The bars are the post-filter probabilities (greyed = cut by top-k/top-p). Temperature shapes, then top-k and top-p truncate. “Sample” draws from what survives; the tally shows the realized frequencies.
Experiments worth running:
Set temperature to 0.1. The distribution collapses onto the top token — near-greedy. Sample 100 times and you’ll get the same token almost every draw. Deterministic, focused, boring.
Set temperature to 1.8 with top-p = 1. The distribution flattens and the tally spreads across many tokens, including unlikely ones. Creative, but you’ll see junk tokens appear — the long-tail risk.
Now keep temperature 1.8 but set top-p = 0.9. The flat distribution is truncated to its nucleus — the junk tokens vanish from the tally while diversity among good tokens remains.

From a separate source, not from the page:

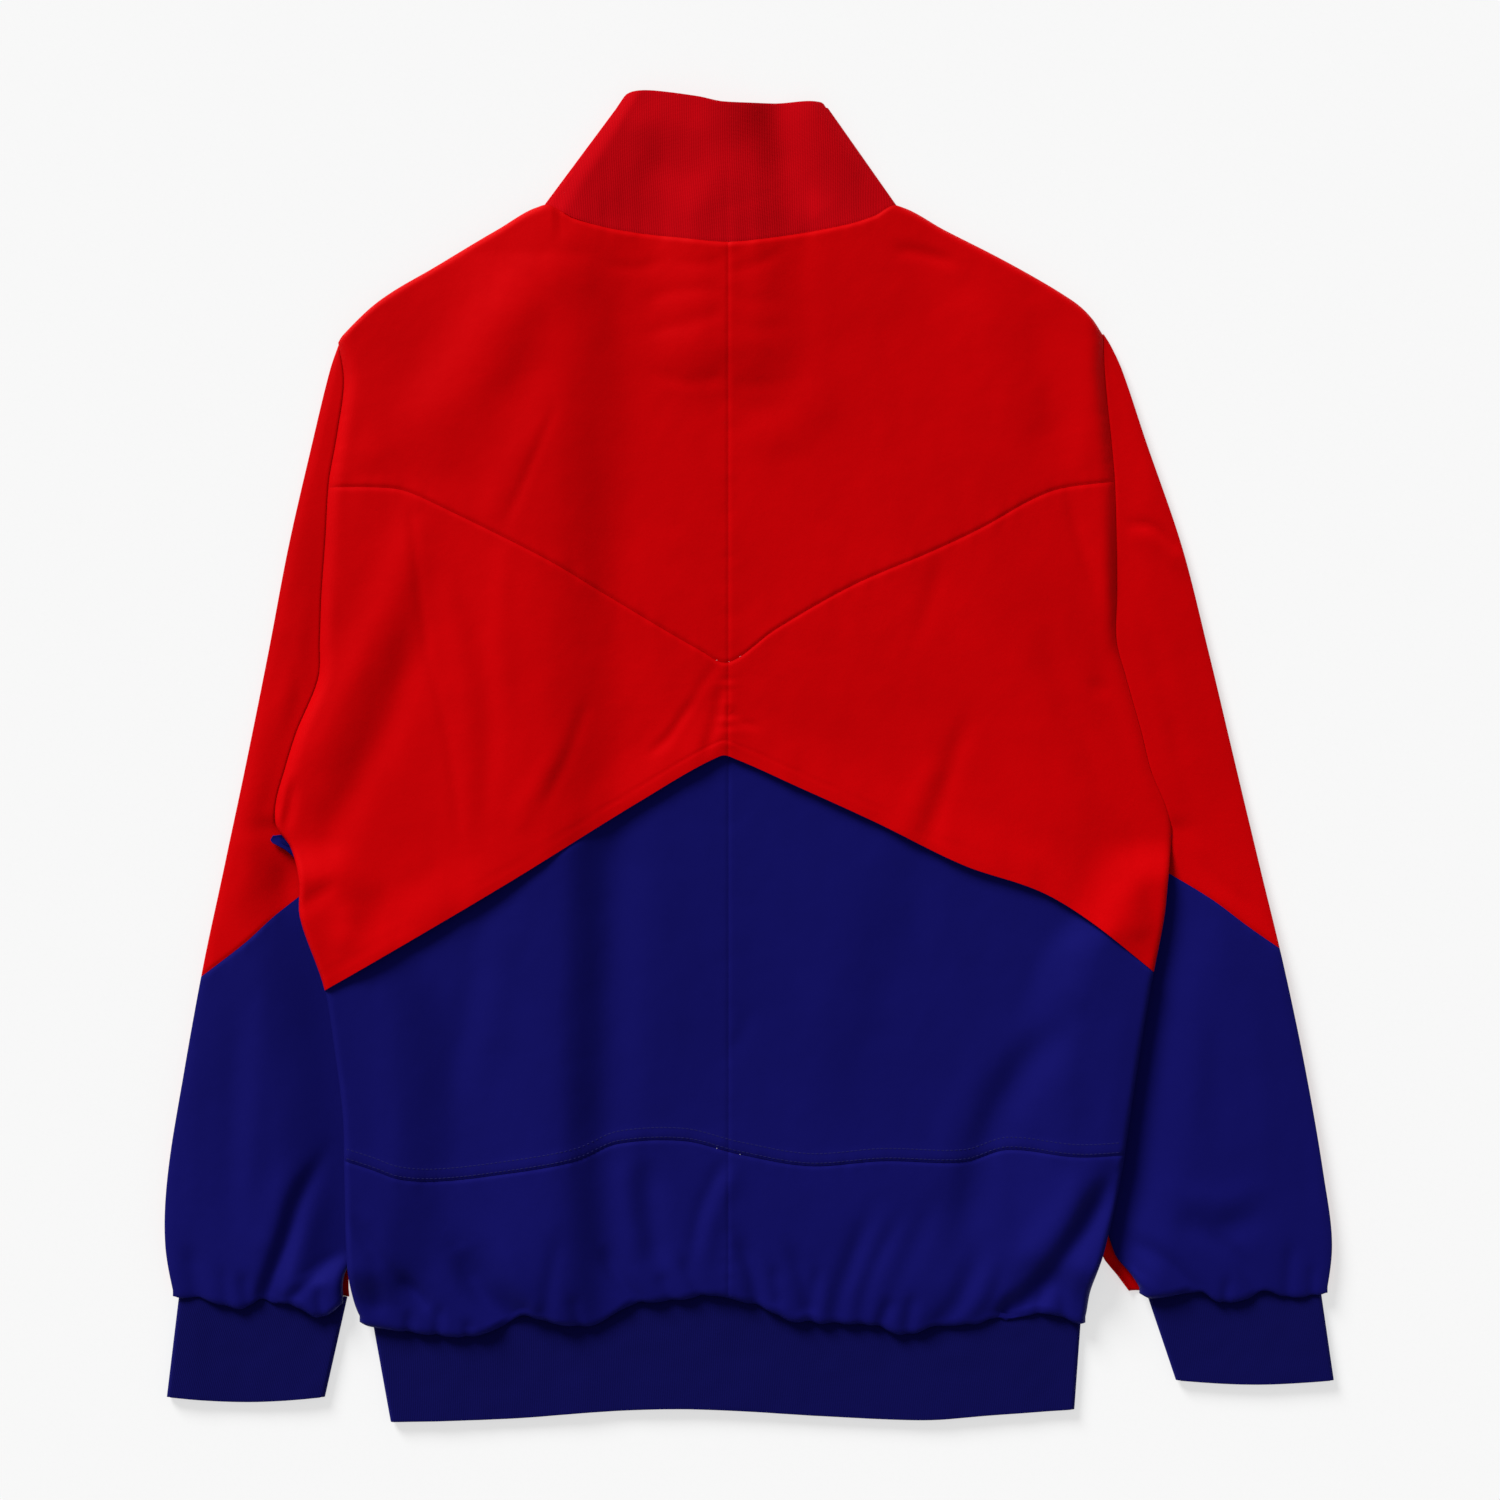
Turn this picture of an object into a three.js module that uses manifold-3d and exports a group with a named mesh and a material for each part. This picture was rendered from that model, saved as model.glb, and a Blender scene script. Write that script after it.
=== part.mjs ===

This is the combination that gives you creativity without incoherence, and it’s why the modern default pairs a moderate temperature with nucleus sampling.
No quiz here — the sampler is the test.
| Method | What it does | Best for |
|---|---|---|
| Greedy | always the top token (T = 0) | short factual answers; repeats on long text |
| Temperature | divide logits by T before softmax | the master randomness knob; ~0.7 balanced |
| Top-k | keep k highest tokens, renormalize | simple tail-cutting; fixed count |
| Top-p (nucleus) | keep smallest set with mass ≥ p | adaptive tail-cutting; the common default |
| Beam search | keep B best sequences, maximize total prob | translation, summarization (closed-ended) |
| Penalties | lower logits of repeated tokens | anti-repetition on long output |
logits → penalties → ÷ temperature → top-k → top-p → renormalize → sample
1. The model outputs a distribution, not a word. Decoding is the separate algorithm that turns that distribution into text. Same weights + different decoder = different personality.
2. It’s a quality–diversity dial. Greedy/low-T/beam = focused but bland and loopy. High-T/wide-p = creative but risky. Temperature spreads, truncation (top-k/top-p) cuts the junk tail.
3. Match the decoder to the task. Facts and code → near-greedy. Chat → T~0.7 + top-p~0.9. Creative → higher T + top-p. Translation → beam search. Never one-size-fits-all.